Estes protestos podem ser orquestrados por religiosos contra Rohani, ou, pelo contrário, tratar-se de genuínos manifestantes fartos tanto do Governo como das políticas do governador de Mashad, Mohammed Rahim Norouzian. Também se ouviram slogans contra a participação iraniana com militares e dinheiro na guerra síria, ao lado de Bashar al-Assad: “Saiam da Síria, pensem em nós.” Oficialmente cabe a Khamenei e não a Rohani decidir sobre política externa.

A verdade é que dos mais de três milhões de habitantes (de uma cidade que recebe por ano 27 milhões de peregrinos), um terço vive em bairros de barracas e enfrenta a pobreza e o desemprego.
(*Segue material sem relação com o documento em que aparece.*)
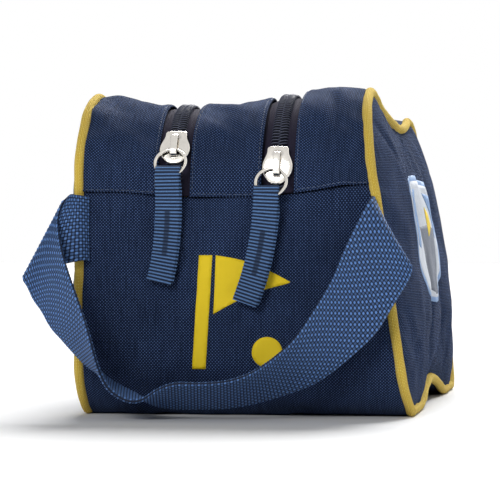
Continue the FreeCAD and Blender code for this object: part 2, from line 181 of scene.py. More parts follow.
def bottom_line():
    """The bottom from the handle end's seam down, along and up to the far seam: (y, z) points."""
    foot = HALF_LENGTH - FOOT_R
    arch_r = (FOOT_REST ** 2 + ARCH_RISE ** 2) / (4 * ARCH_RISE)
    points = [(-HALF_LENGTH, z) for z in np.arange(SEAM_Z, FOOT_R, -1.0)]
    points += [(-foot + FOOT_R * math.cos(a), FOOT_R + FOOT_R * math.sin(a))
               for a in np.linspace(math.pi, 1.5 * math.pi, 56)]
    for y in np.arange(-foot + 1, foot, 1.0):
        inner, outer = abs(y), FOOT_REST - abs(y)
        if outer <= 0:
            z = 0.0
        elif inner > FOOT_REST / 2:
            z = arch_r - math.sqrt(arch_r ** 2 - outer ** 2)
        else:
            z = ARCH_RISE - arch_r + math.sqrt(arch_r ** 2 - inner ** 2)
        points.append((y, z))
    points += [(foot + FOOT_R * math.cos(a), FOOT_R + FOOT_R * math.sin(a))
               for a in np.linspace(-0.5 * math.pi, 0, 56)]
    points += [(HALF_LENGTH, z) for z in np.arange(FOOT_R + 1, SEAM_Z + 0.5, 1.0)]
    line = np.array(points)
    line[:, 0] += MID_Y
    return line


def resample(line, step=None, count=None, closed=False):
    """The same polyline with evenly spaced points."""
    if closed:
        line = np.vstack([line, line[:1]])
    run = np.concatenate([[0], np.cumsum(np.linalg.norm(np.diff(line, axis=0), axis=1))])
    count = count or max(2, int(round(run[-1] / step)) + 1)
    at = np.linspace(0, run[-1], count + 1)[:-1] if closed else np.linspace(0, run[-1], count)
    return np.stack([np.interp(at, run, line[:, k]) for k in range(line.shape[1])], axis=1)


def outward(line, closed=False):
    """Outward unit directions of a polyline that runs handle end, bottom, far end."""
    if closed:
        along = np.roll(line, -1, axis=0) - np.roll(line, 1, axis=0)
    else:
        along = np.gradient(line, axis=0)
    out = np.stack([along[:, 1], -along[:, 0]], axis=1)
    return out / np.linalg.norm(out, axis=1)[:, None]


def side_loop(sink, inset, count):
    """The side's whole outline pulled in by inset, counter to the top: (y, z) points."""
    total = top_length(sink)[-1]
    y, z, _, _ = top_path(sink, np.linspace(total, 0, 500))
    loop = resample(np.vstack([bottom_line()[:-1], np.stack([y, z], axis=1)[:-1]]), count=count,
                    closed=True)
    return loop - outward(loop, closed=True) * inset


# ---------------------------------------------------------------- numbers for soft shapes
def lumps(u, v, seed, lowest, highest, turn=None):
    """Smooth unevenness, about -1 to 1 and the same each run, in waves lowest to highest long."""
    rng = np.random.default_rng(seed)
    total = 0.0
    for _ in range(14):
        wave = 2 * math.pi / rng.uniform(lowest, highest)
        angle = rng.uniform(0, math.pi) if turn is None else turn + rng.normal(0, 0.35)
        total = total + np.sin(wave * (u * math.cos(angle) + v * math.sin(angle))
                               + rng.uniform(0, 2 * math.pi))
    return total / 5.0


def dent(u, v, u0, v0, wide, tall, angle=0.0):
    """A soft round-edged hollow centred at (u0, v0), 1 in its middle."""
    c, s = math.cos(angle), math.sin(angle)
    a = ((u - u0) * c + (v - v0) * s) / wide
    b = (-(u - u0) * s + (v - v0) * c) / tall
    return np.exp(-a * a - b * b)


def dented(h, u, v, dents):
    """h lowered by each (depth, u0, v0, wide, tall, angle) hollow in turn."""
    for depth, u0, v0, wide, tall, angle in dents:
        h = h - depth * dent(u, v, u0, v0, wide, tall, angle)
    return h


def quarter(d, radius):
    """Depth of an edge rolled over a radius, at distance d from the edge."""
    t = np.clip(1 - d / radius, 0, 1)
    return radius * (1 - np.sqrt(1 - t * t))


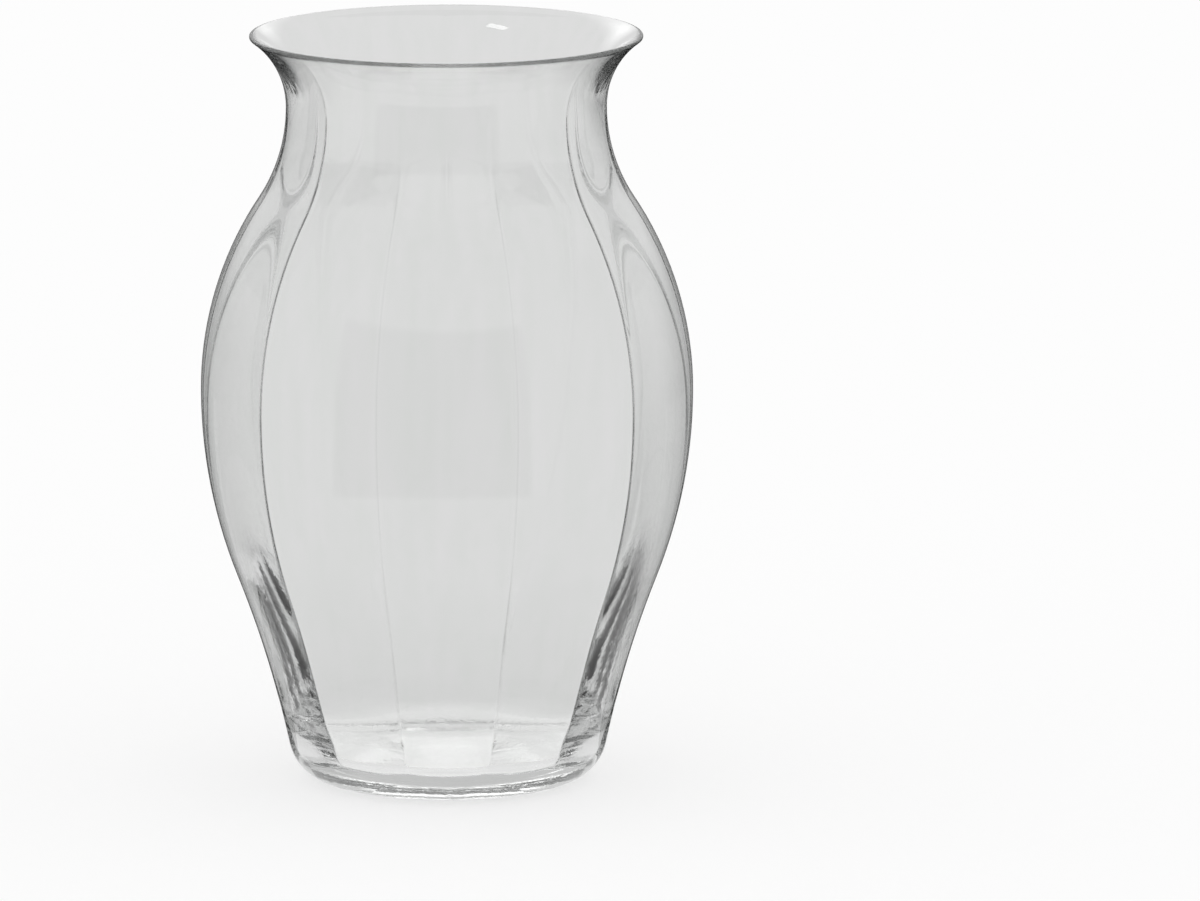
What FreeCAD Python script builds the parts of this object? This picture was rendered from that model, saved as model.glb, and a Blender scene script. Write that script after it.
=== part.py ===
"""Optic glass vase: a blown urn form with eleven flat panels pressed into its inside.

The outside is a plain surface of revolution whose outline follows one chain of tangent arcs: heel, foot, hip,
shoulder, neck, flare and lip. The inside is lofted through eleven-sided rings, so the wall is thin at each
crease and thick in the middle of each panel. Towards the lip the rings grow round and the creases fade out.
Outline and rings are drawn as short straight runs between points on their arcs, which keeps the facets few:
the corners of the runs lie on the real curve, and no run leaves it by more than 0.4 mm.
The whole vase is one gather of clear glass, so it is one body.
Lengths are millimetres, +Z is up, and the origin is the middle of the ring that the vase stands on.
"""

import FreeCAD, Part
import Sketcher
import math
import os

V = FreeCAD.Vector
UP = V(0, 0, 1)

# Driving sizes of the outside, lengths in millimetres
sizes = {
    "height": 250.0,
    "rim_radius": 65.0,
    "lip_radius": 1.1,
    "mouth_depth": 24.0,
    "waist_radius": 53.0,
    "neck_arc_radius": 57.0,
    "belly_height": 131.0,
    "belly_radius": 81.6,
    "hip_arc_radius": 170.0,
    "foot_arc_radius": 356.0,
    "heel_radius": 14.5,
    "ring_outer_radius": 38.6,
    "ring_inner_radius": 32.0,
    "punt_height": 1.8,
    # and of the inside: the wall is measured at the creases, where it is thinnest
    "base_thickness": 10.0,
    "corner_radius": 14.0,
    "lip_wall": 2.4,
    "body_wall": 2.9,
    "foot_wall": 4.0,
}
panel_count = 11

# Angles in degrees: where the first crease points, and how steeply the lip's round runs on to the inside
turns = {"crease_turn": 87.0, "lip_roll": 26.0}

# How flat a panel is: 0 follows the circle through its two creases, 1 is straight from crease to crease
lip_flat_share = 0.0
body_flat_share = 0.45
foot_flat_share = 0.85

# How many straight runs each arc is drawn in, from the foot's hollow up to the lip
run_counts = {"punt": 2, "heel": 3, "foot": 3, "hip": 4, "shoulder": 5, "neck": 4, "flare": 4, "lip": 4}
corner_runs = 4
panel_runs = 3

# The topmost lofted ring lies past the lip, so that the cut goes right through: this share of the flare's turn
past_lip_share = 1.12


def waist_level():
    return sizes["height"] - sizes["mouth_depth"]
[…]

Como o Financial Times confirmou, numa reportagem antes das eleições de Maio, muitos se queixam de não ganhar nada por viverem numa cidade rica pelo seu estatuto de santuário. A verdade é que os opositores de Rohani em Mashad tentam culpá-lo e é difícil perceber se os habitantes responsabilizam também as autoridades que gerem os bens religiosos. Outra verdade é que desde 2009 convém não ignorar quaisquer ameaças de protestos no Irão.